Wide Area Evacuation Sites

Local public authorities assign wide area evacuation sites that are capable of accommodating a large number of people. They will be used in case of major disasters including earthquakes. Large open spaces such as large parks, public housings and universities are assigned as wide area evacuation sites.

Stayed-in Areas

These are areas where people do not need to evacuate to Wide Area Evacuation Sites in case of earthquake or fire because these areas are designed and structured to have very little risk of fire spread caused by such disasters.

Evacuation Shelters

They are shelters where you can stay for a certain period of time if you were forced to live in an evacuation shelter due to damages caused by a disaster. Local school gyms are often assigned as evacuation shelters. Such shelters have a disaster storehouse keeping necessary food supplies and other necessities to support living for a certain time period.
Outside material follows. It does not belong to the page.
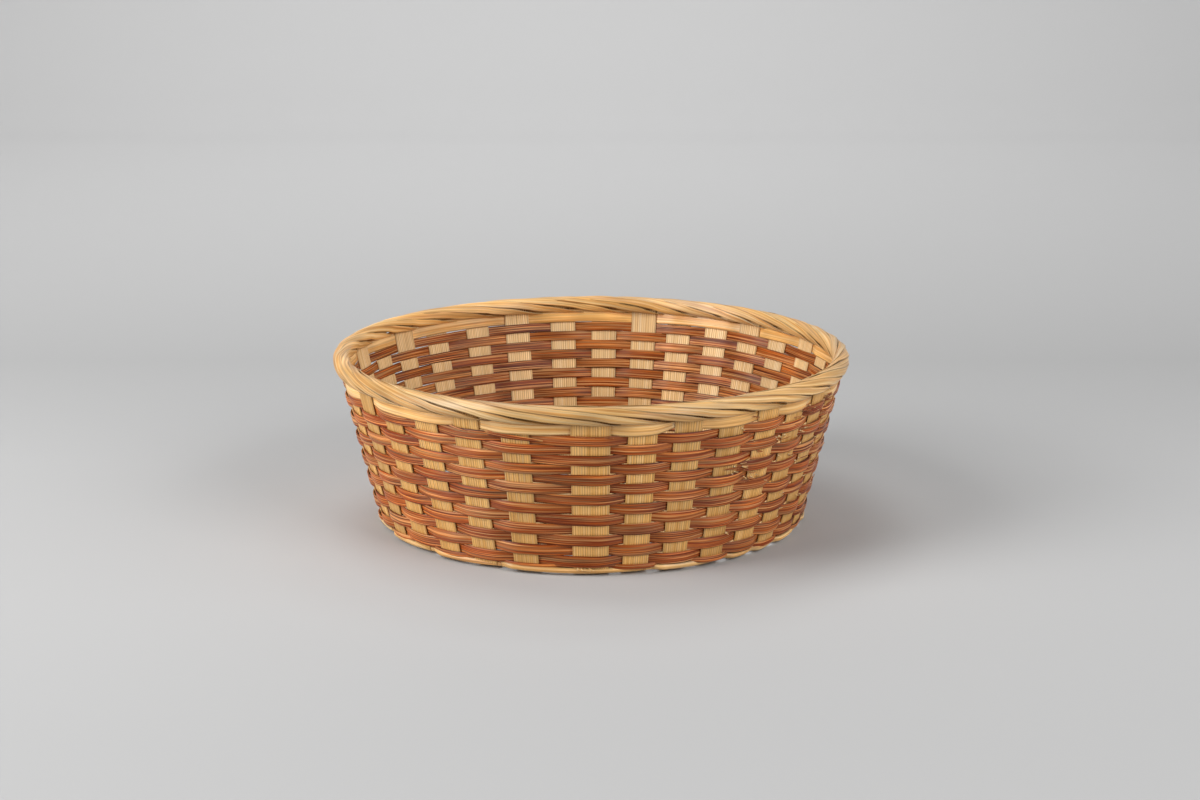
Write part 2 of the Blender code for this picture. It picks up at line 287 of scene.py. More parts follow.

Secondary Evacuation Shelters

They are temporary living places for the elderly and the disabled citizens who need extra attention and care and who will have difficulties living in an ordinal evacuation shelter.

Evacuation Procedure

1. Gather around a Temporary Gathering Site (a meeting place)

Gather around a temporary gathering site to check on everyone's safety and conditions of a disaster and damages.

2. Wide Area Evacuation Site

Evacuate to a wide area evacuation site in case if there is any risk of fire.

3. Evacuation Shelter

You can return to your home once quakes settled and fire is extinguished.

If your home was collapsed or damaged by an earthquake, or lost by fire and was not safe to live in, evacuate to an evacuation shelter.If your residence is located within a Stayed-in Area, you do not need to evacuate to a wide area evacuation site because those areas have very little risk of fire spread.

Getting Accurate Earthquake Information

While Japan Broadcasting Corporation (NHK) is a good source for up-to-date disaster information and tips on what to do in case of an earthquake, television may not be an option depending on your situation. Therefore, you should always keep a battery operated radio at home as a way to obtain accurate information. Here is a list of radio stations that broadcast in foreign languages:

Inter FM

in English, Korean, Mandarin, Spanish, Indonesian, Thai, and Tagalog

FM Yokohama

in English

AFN Misawa
AM (1575kHz)

in English

AFN Tokyo
AM (810 kHz)

in English

AFN Iwakuni
AM (1575kHz)

in English

Love FM Fukuoka
AM (76.1MHz)

in English, Chinese, Korean, Thai, Indonesia, Spanish, French

AFN Sasebo
AM (1575kHz)

in English

NHK Radio #2, News

in English, Korean, Chinese, Spanish and Portuguese

AFN Okinawa
FM (89.1 MHz)

in English

Staying in Contact During an Emergency

Knowing what to do in case of an earthquake is difficult enough without the worry of losing touch with your loved ones and friends during the ordeal. In terms of contacting people, there are some important phone numbers, as well as online services provided by Japanese mobile phone companies, etc.--please see the article "Emergency - Methods for Contacting Family Members". You can also use Facebook's safety check function, as well as other social media apps and platforms to which both your family and friends are already linked, to let your everyone know you are safe. Sometimes social media apps may be the best option, as phone lines may actually be jammed with emergency calls during an earthquake or other disaster.

What to do in Case of an Earthquake? Be Prepared!

It's impossible to know when an emergency may strike so it's never too early to start preparing for earthquakes. Have your emergency kit ready, discuss with your family how to keep in touch should an evacuation occur, and last but not least, stay calm and follow instructions from the relevant authorities.